Ma la storia delle aggregazioni italo-francesi non finisce probabilmente a questo punto. Così, bisogna ricordare che il settore in cui opera la Leonardo richiede, tra l’altro, dimensioni sempre più grandi, degli Stati forti dietro le quinte, dei grandi investimenti in ricerca. La Leonardo, che è da poco uscita da vicende molto turbolente e che sta comunque ottenendo in questi anni dei risultati non entusiasmanti, registrando tra l’altro una rilevante riduzione delle sue dimensioni, da sola probabilmente non ce la farà a reggere bene in un mercato così difficile ed essa avrebbe bisogno, in prospettiva, di un qualche partner industriale. Il candidato più probabile all’intesa appare per molte ragioni la francese Thales, azienda cresciuta invece nel tempo di dimensioni e di peso di mercato ed oggi in miglior forma della nostra Leonardo.

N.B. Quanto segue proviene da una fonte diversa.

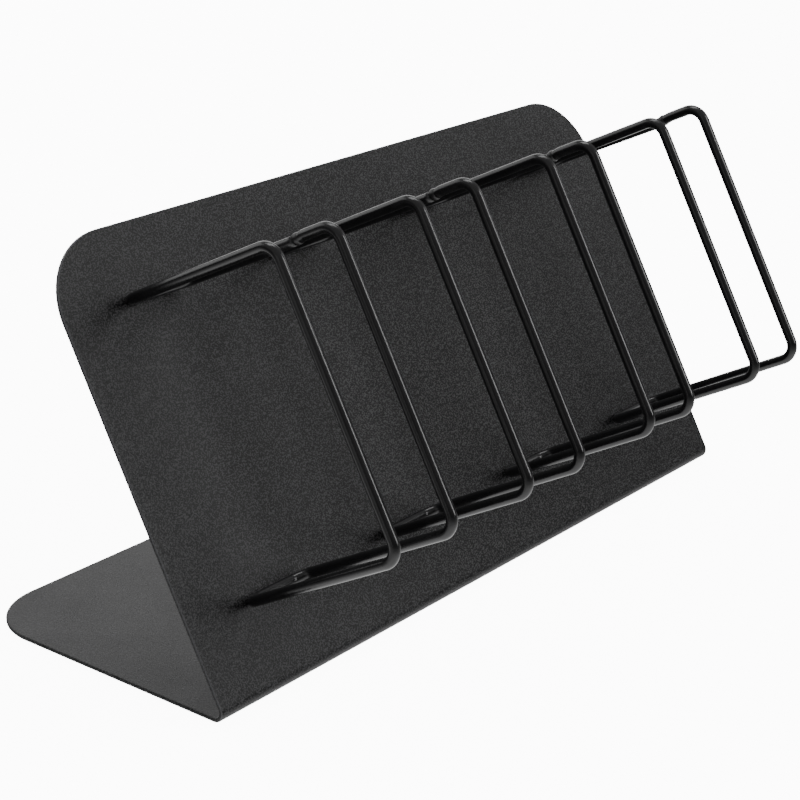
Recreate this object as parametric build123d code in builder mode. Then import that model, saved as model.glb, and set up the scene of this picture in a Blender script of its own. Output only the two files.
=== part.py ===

Non mancano peraltro altri gruppi medio-grandi che in questo momento cercano delle connessioni oltre confine, anche se non necessariamente in Francia. Ci riferiamo, ad esempio, ad un’impresa come la Saipem, a qualche realtà importante del sistema moda, alla stessa prossima collocazione sul mercato, in qualche forma, della Magneti Marelli, o, infine, a delle entità di rilievo del nostro sistema finanziario.
conclusioni
Il peso delle connessioni italo-francesi nel campo economico, se consideriamo le acquisizioni e insieme le joint-venture di cui abbiamo parlato sopra, sono molto importanti e superano per importanza e dimensioni, almeno per il momento, quelle con qualsiasi altro paese.
Su di un altro piano, le mire del presidente francese e del grande capitale transalpino sull’Italia appaiono oggi sempre più evidenti e, del resto, negli anni scorsi abbiamo colpevolmente lasciato che il nostro paese fosse sostanzialmente un terreno di caccia libero per il capitale straniero.
D’altro canto, il nostro sistema industriale, se vuole crescere, è obbligato a espandersi a livello internazionale, avendo oggi concentrato troppo le sue attenzioni al solo mercato europeo, ricercando la collaborazione di interlocutori di peso, data anche le sue numerose debolezze di fondo.
Naturalmente, sono evidenti i pericoli di un incontro con i francesi da posizioni di debolezza pronunciata, ciò che potrebbe portare ad un sostanziale assorbimento di un fetta molto importante del sistema industriale nazionale da parte dei nostri interlocutori. Intanto si parla in maniera sempre più insistente, sui media europei, di una fusione franco-tedesca, azione che sarebbe in qualche modo rafforzata da un’integrazione anche dell’Italia nel patto, ma in un ruolo economico subordinato.
Si può cercare di ridurre, per quanto possibile, ma certo non cancellare, tale minaccia attraverso delle forti strategie di sostegno a livello politico, economico, finanziario da parte dei nostri governi alle nostre grandi imprese; ma tali azioni potrebbero essere rese ancora più difficili dall’eventuale permanere di uno stato di confusione del nostro sistema politico.
La strada di un’integrazione più o meno subalterna appare comunque, in ogni caso, obbligata a meno di imprevedibili accadimenti futuri.